Banyak faktor yang mempengaruhi hasil belajar siswa, diantaranya adlah guru, dan metode pembelajaran yang digunakan. Sampai saat ini para guru kebanyakan masih menggunakan sistem pembelajaran dengan berorientasi pada pola guru sentries, atau pola yang terpaut pada guru, yaitu guru selalu menjadi pusat seluruh kegiatan di dalam kelas. Ini sangat menghambat majunya dunia pendidikan, karena guru yang lebih aktif dalam kegiatan belajar mengajar, sedangkan siswa terbatas pada mendengar, mencatat dan mematuhi perintah guru. Siswa diposisikan sebagai orang yang tidak tahu  yang hanya menunggu apa yang guru berikan. Padahal dalam pembelajaran, guru mempunyai tugas untuk mencapai hasil belajar yang memuaskan.
Dalam kurikulum KTSP sangat dituntut keaktifan siswa dalam belajar, proses pembelajaran tidak hanya didominasi oleh guru, tetapi siswa juga ikut aktif di dalamnya. Salah satu strategi pembelajaran yang melibatkan siswa aktif adalah pembelajaran yang menggunakan pendekatan konstruktivis.
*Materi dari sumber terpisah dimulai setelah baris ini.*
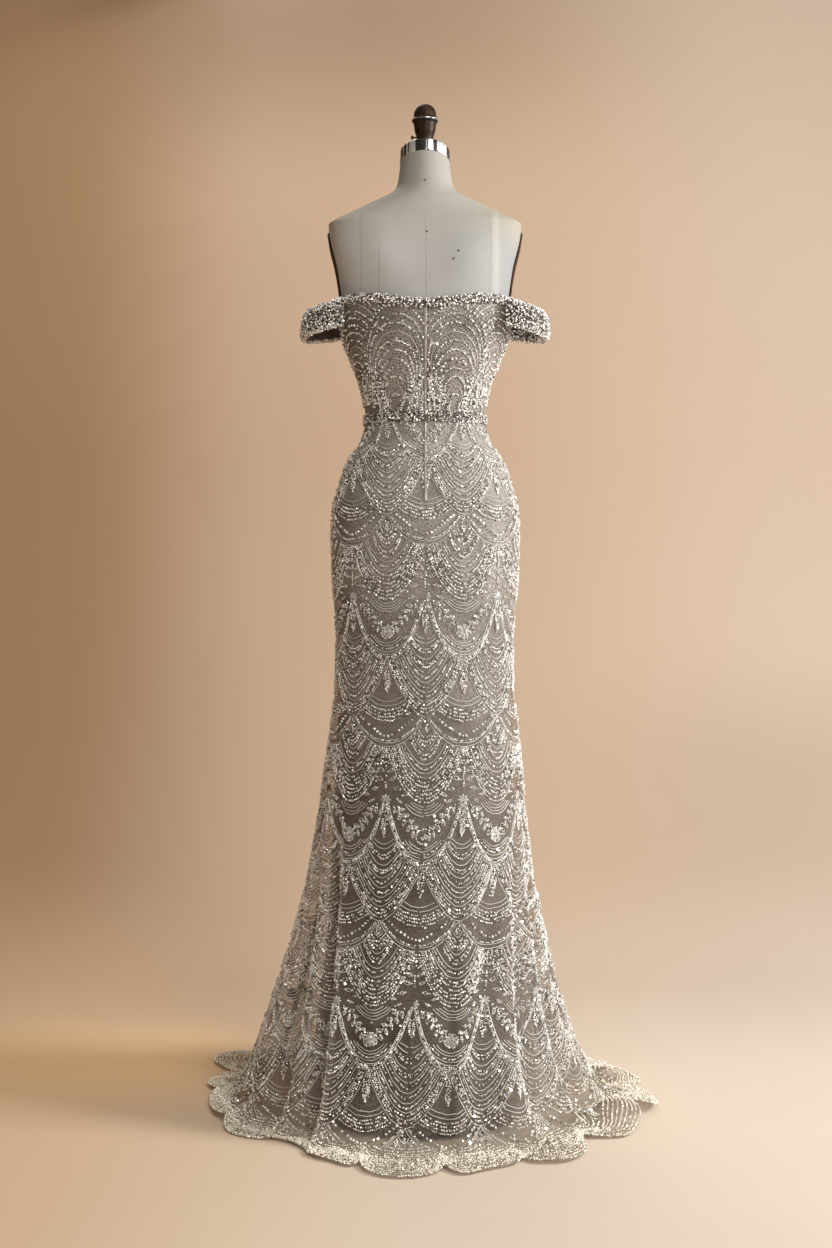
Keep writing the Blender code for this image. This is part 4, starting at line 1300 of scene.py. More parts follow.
class ThreadLayer(GrownTree):
    """Lays thin thread along lines, as three-sided strands."""

    def __init__(self) -> None:
        """Builds the tree."""
        super().__init__("laid_threads", (("Step", NUMBER, 0.006), ("Thickness", NUMBER, 0.0017)))
        g = self.graph
        spaced = self.lines(self.given["Step"])
        radius = g.times(self.given["Thickness"], 0.5)
        profile = g.node("GeometryNodeCurvePrimitiveCircle", {"Resolution": 3, "Radius": radius})
        sweeping = {"Curve": spaced, "Profile Curve": profile.outputs[0], "Fill Caps": True}
        self.close(g.node("GeometryNodeCurveToMesh", sweeping).outputs[0])

    def lay(self, name: str, lines: "Lines", material: Material) -> Piece:
        """Makes one mesh of thread along the lines."""
        return self.grow(name, lines.guide(name), {"Material": material})


def close_grid(width: float, length: float, pitch: float, seed: int) -> Grid:
    """Places in staggered rows over a flat strip, each moved a little out of line.

    Args:
        width, length: The strip's sizes.
        pitch: How far apart the places lie.
        seed: For their moves.

    Returns:
        The places, measured from the middle of one end.
    """
    draw = np.random.default_rng(seed)
    rows = max(2, round(width / (pitch * CRUST_ROW_STEP)) + 1)
    levels, far = np.linspace(-width / 2, width / 2, rows), np.arange(int(length / pitch)) * pitch
    across, along = np.meshgrid(levels, far, indexing="ij")
    along = along + pitch / 2 * (np.arange(rows) % 2)[:, None]
    flat = np.stack([across, along], -1).reshape(-1, 2)
    return flat + draw.uniform(-CRUST_MOVE, CRUST_MOVE, flat.shape) * pitch


# ---------------------------------------------------------------- lines on the cloth


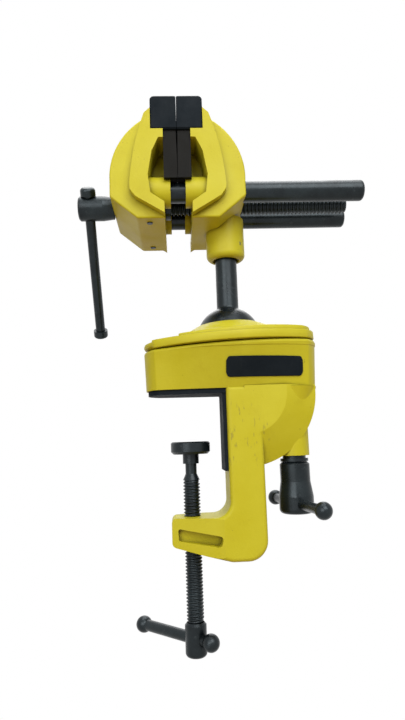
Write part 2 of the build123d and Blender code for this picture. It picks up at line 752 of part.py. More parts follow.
# Sliding bar of the clamp screw, pushed to its stop, with a ball at each end
near_ball = clamp_hub_radius + clamp_ball_radius + part_gap
far_ball = clamp_bar_length - near_ball
with BuildPart() as clamp_bar:
    with BuildSketch(clamp_bar_plane.offset(-far_ball)):
        Circle(clamp_bar_radius)
    extrude(amount=clamp_bar_length)
with BuildPart() as clamp_ball_near:
    with Locations(clamp_bar_plane.offset(near_ball).location):
        Sphere(clamp_ball_radius)
    with BuildSketch(clamp_bar_plane.offset(near_ball - clamp_ball_radius - overlap)):
        Circle(clamp_bar_radius)
    extrude(amount=clamp_ball_radius + overlap, mode=Mode.SUBTRACT)
with BuildPart() as clamp_ball_far:
    with Locations(clamp_bar_plane.offset(-far_ball).location):
        Sphere(clamp_ball_radius)
    with BuildSketch(clamp_bar_plane.offset(-far_ball)):
        Circle(clamp_bar_radius)
    extrude(amount=clamp_ball_radius + overlap, mode=Mode.SUBTRACT)

# Washer between lug and knob
with BuildPart() as lock_washer:
    with BuildSketch(Plane.XY.offset(-lug_bottom - washer_thickness)):
        with Locations((lock_x, 0)):
            Circle(washer_radius + washer_step)
            Circle(stud_radius + running_fit, mode=Mode.SUBTRACT)
    extrude(amount=washer_thickness / 2)
    with BuildSketch(Plane.XY.offset(-lug_bottom - washer_thickness / 2)):
        with Locations((lock_x, 0)):
            Circle(washer_radius)
            Circle(stud_radius + running_fit, mode=Mode.SUBTRACT)
    extrude(amount=washer_thickness / 2)

# Lock knob: round, with a wider grip below, bored for the stud and the bar
knob_top = lug_bottom + washer_thickness + part_gap
grip_top = knob_top + knob_straight + knob_flare
with BuildPart() as lock_knob:
    with BuildSketch(Plane.XZ.shift_origin((lock_x, 0, 0))):
        with BuildLine():
            Polyline((0, -knob_top), (knob_radius - knob_shoulder, -knob_top),
                     (knob_radius, -knob_top - knob_shoulder), (knob_radius, -knob_top - knob_straight),
                     (knob_grip_radius, -grip_top))
            FilletPolyline((knob_grip_radius, -grip_top), (knob_grip_radius, -knob_top - knob_height),
                           (0, -knob_top - knob_height), radius=knob_round)
            Line((0, -knob_top - knob_height), (0, -knob_top))
        make_face()
    revolve(axis=Axis((lock_x, 0, 0), (0, 0, 1)))
    with Locations((lock_x, 0, -knob_top)):
        Cylinder(stud_radius + running_fit, 2 * (stud_end - knob_top + stud_bore_spare),
                 mode=Mode.SUBTRACT)
    with BuildSketch(lock_bar_plane.offset(-2 * knob_grip_radius)):
        Circle(lock_bar_radius)
    extrude(amount=4 * knob_grip_radius, mode=Mode.SUBTRACT)

# Cross bar of the lock knob with a ball at each end
with BuildPart() as lock_bar:
    with BuildSketch(lock_bar_plane):
        Circle(lock_bar_radius)
    extrude(amount=lock_bar_half, both=True)
with BuildPart() as lock_ball_front:
    with Locations(lock_bar_plane.offset(lock_bar_half).location):
        Sphere(lock_ball_radius)
    with BuildSketch(lock_bar_plane.offset(lock_bar_half)):
        Circle(lock_bar_radius)
    extrude(amount=-lock_ball_radius - overlap, mode=Mode.SUBTRACT)
with BuildPart() as lock_ball_rear:
    with Locations(lock_bar_plane.offset(-lock_bar_half).location):
        Sphere(lock_ball_radius)
    with BuildSketch(lock_bar_plane.offset(-lock_bar_half)):
        Circle(lock_bar_radius)
    extrude(amount=lock_ball_radius + overlap, mode=Mode.SUBTRACT)

pieces = {"clamp_body": clamp_body, "bench_pad": bench_pad, "clamp_plate": clamp_plate,
          "lock_stud": lock_stud, "ball_seat": ball_seat, "ball_post": ball_post, "fixed_jaw": fixed_jaw,
          "fixed_jaw_plate": fixed_jaw_plate, "fixed_jaw_cap": fixed_jaw_cap, "spindle_nut": spindle_nut,
          "post_pin": post_pin, "moving_jaw": moving_jaw, "moving_jaw_plate": moving_jaw_plate,
          "moving_jaw_cap": moving_jaw_cap, "guide_rod_front": guide_rod_front,
          "guide_rod_rear": guide_rod_rear, "rod_pin_front": rod_pin_front, "rod_pin_rear": rod_pin_rear,
          "jaw_screw": jaw_screw, "screw_collar": screw_collar, "handle_bar": handle_bar,
          "handle_end_top": handle_end_top, "handle_end_bottom": handle_end_bottom,
          "clamp_screw": clamp_screw, "swivel_pad": swivel_pad, "clamp_bar": clamp_bar,
          "clamp_ball_near": clamp_ball_near, "clamp_ball_far": clamp_ball_far,
          "lock_washer": lock_washer, "lock_knob": lock_knob, "lock_bar": lock_bar,
          "lock_ball_front": lock_ball_front, "lock_ball_rear": lock_ball_rear}
for label, piece in pieces.items():
    piece.part.label = label
    export_step(piece.part, f"parts/{label}.step")
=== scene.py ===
import json
from math import asin, cos, pi, radians, sin, sqrt, tau

import bmesh
import bpy
from mathutils import Matrix, Vector


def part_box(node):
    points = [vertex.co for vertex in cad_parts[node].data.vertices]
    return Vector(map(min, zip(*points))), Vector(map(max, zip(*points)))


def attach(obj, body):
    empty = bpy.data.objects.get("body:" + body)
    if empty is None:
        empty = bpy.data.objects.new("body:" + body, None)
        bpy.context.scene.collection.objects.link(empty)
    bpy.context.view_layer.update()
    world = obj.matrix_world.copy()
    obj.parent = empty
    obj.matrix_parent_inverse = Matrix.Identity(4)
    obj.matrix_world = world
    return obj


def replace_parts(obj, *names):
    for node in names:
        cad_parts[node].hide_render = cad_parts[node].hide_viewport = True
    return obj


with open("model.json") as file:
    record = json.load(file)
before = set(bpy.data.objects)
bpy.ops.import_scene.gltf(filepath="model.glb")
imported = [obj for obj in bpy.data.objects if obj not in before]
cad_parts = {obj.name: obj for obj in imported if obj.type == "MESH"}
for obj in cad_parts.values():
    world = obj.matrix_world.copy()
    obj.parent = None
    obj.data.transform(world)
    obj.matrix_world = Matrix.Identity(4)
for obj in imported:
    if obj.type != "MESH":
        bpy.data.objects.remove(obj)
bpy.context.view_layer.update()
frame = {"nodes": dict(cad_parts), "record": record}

MM = 0.001

# Camera: place in metres and angles in radians in the part's frame, lens and sensor in millimetres
CAMERA_PLACE = (-0.0069, -0.3546, -0.0302)
CAMERA_YAW = 0.046
CAMERA_PITCH = 0.148
CAMERA_ROLL = -0.034
CAMERA_LENS = 27.97
CAMERA_SENSOR = 36
CAMERA_CLIP = 10 * MM

# Jaw screw along X: its plain shaft runs from the hub's face to the screw's end
SCREW_HEIGHT = 126 * MM
SCREW_RADIUS = 5.6 * MM
SCREW_PITCH = 2.5 * MM
SCREW_THREAD_DEPTH = 0.95 * MM
SCREW_HUB_FACE = -45.7 * MM
SCREW_HUB_OVERLAP = 1 * MM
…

Konstruktivisme menempatkan siswa pada peranan utama dalam proses belajar (Student Centered). Peranan guru lebih bersifat fasilitator dan memiliki kewajiban dalam upaya peningkatan kualitas pembelajaran. Oleh karena itu, guru di tuntut untuk selalu berinovasi dalam melaksanakan proses pembelajaran. Inovasi guru tersebut misalnya dalam hal pemilihan pendekatan pembelajaran.
B.     Identifikasi Masalah                  
            Dari hasil penelitian awal yang dilakukan peneliti ditemukan beberapa permasalahan dalam pembelajaran IPA di kelas VI.B SD Negeri 009 Tanjung Palas, antara lain:
1.      Guru masih menggunakan metode ceramah dalam mengajar
2.      Siswa kurang tertarik mengikuti pembelajaran IPA
3.      Siswa lebih cenderung menghafal materi IPA sehingga pemahaman konsep IPA kurang
4.      Siswa kurang gemar membaca sehingga penguasaan konsep IPA kurang
5.      Hasil belajar IPA siswa rendah terlihat dari jumlah siswa yang mencapai ketuntasan hanya sebanyak 10 orang atau 42%.
            Berdasarkan identifikasi masalah yang diuraikan di atas, maka salah satu alternatif pemecahan masalah yang terjadi adalah metode pembelajaran kooperatif tipe Two Stay Two Stray (TSTS). Metode pembelajaran kooperatif TSTS merupakan salah satu teknik memberikan kesempatan kepada semua siswa untuk saling berbagi ide-ide dan mempertimbangkan jawaban yang paling tepat.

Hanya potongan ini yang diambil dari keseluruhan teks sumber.